THURSDAY MARKET INTERNALS (NYSE DATA)
-10-day moving average of the percentage of stocks
advancing (NYSE): 55.7%. (53.9% yesterday.) A number above 50% is usually
BULLISH for the markets short-term.
-150-day moving average of advancing stocks: 52.8%. (A
value above 50% indicates a long-term, up-trend.)
-McClellan Oscillator: Rose from -15 to 0 (percentage
calculation method adjusted to fit McClellan’s values).
-New-highs minus new-lows: +1 (It
was +34 yesterday.)
-10-day moving average of the change in spread: -12. In
other words, over the last 10-days, on average, the spread has decreased by 12
each day.
Market Internals
switched to NEUTRAL on the market.
Market Internals are a decent trend-following analysis of
current market action, but should not be used alone for short term trading.
They are usually right, but they are often late. They are most useful when they diverge from
the Index. In 2014, using these
internals alone would have made a 9% return vs. 13% for the S&P 500 (in on
Positive, out on Negative – no shorting).
LONG TERM INDICATOR
Thursday the Sentiment and VIX indicators were neutral.

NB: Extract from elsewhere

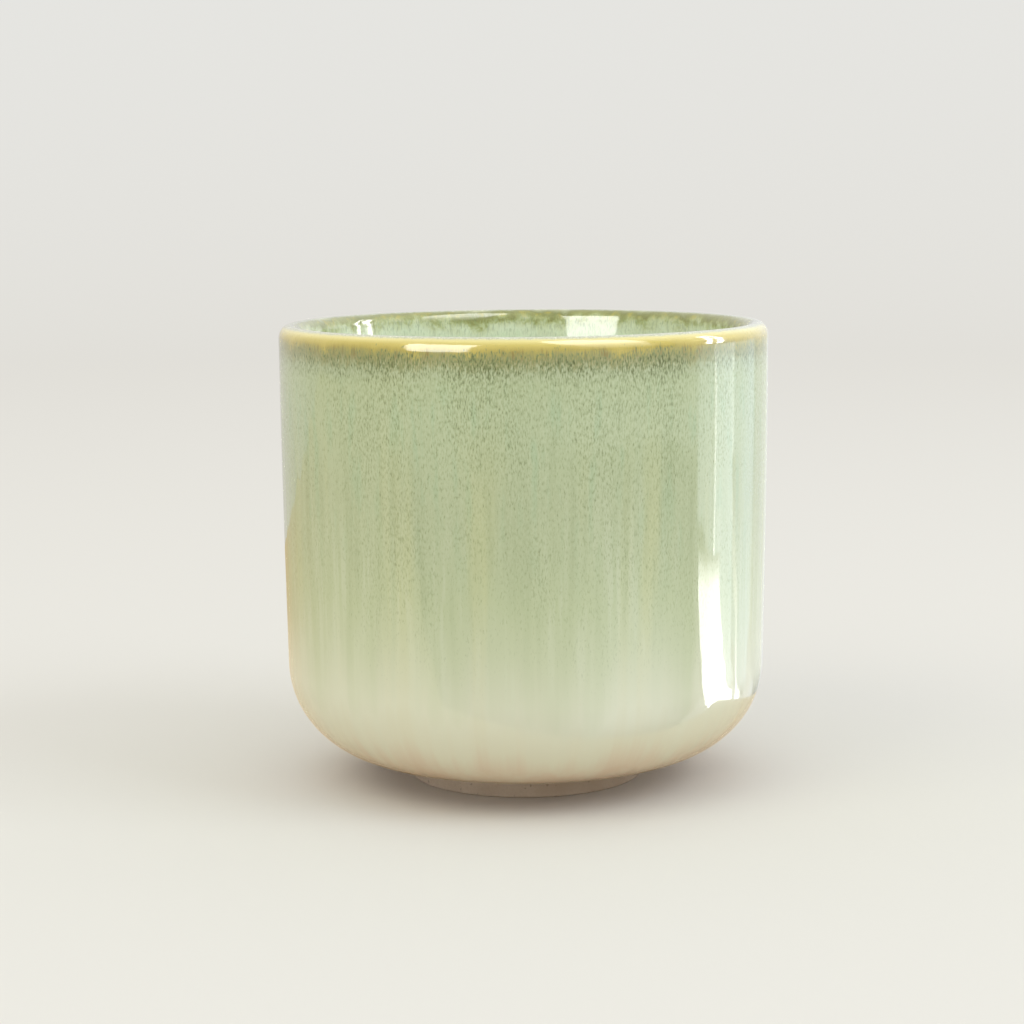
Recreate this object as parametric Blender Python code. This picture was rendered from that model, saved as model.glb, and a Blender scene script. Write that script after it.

The Price and Volume indicators were positive. Overall the long-term indicator
switched to BUY. The important buy-signal was last August and September. The buy-signal now just reflects that market
conditions have been positive recently.
Since I think the market is near a short-term top, I don’t see this as a
good time to buy.
MY INVESTED STOCK POSITION:
TSP (RETIREMENT ACCOUNT – GOV EMPLOYEES) ALLOCATION
I increased stock allocation to 50% stocks in
the S&P 500 Index fund (C-Fund) Friday, 23 Sep 2016 in my long-term
accounts.
Remainder is 50% G-Fund. This is a conservative retiree allocation.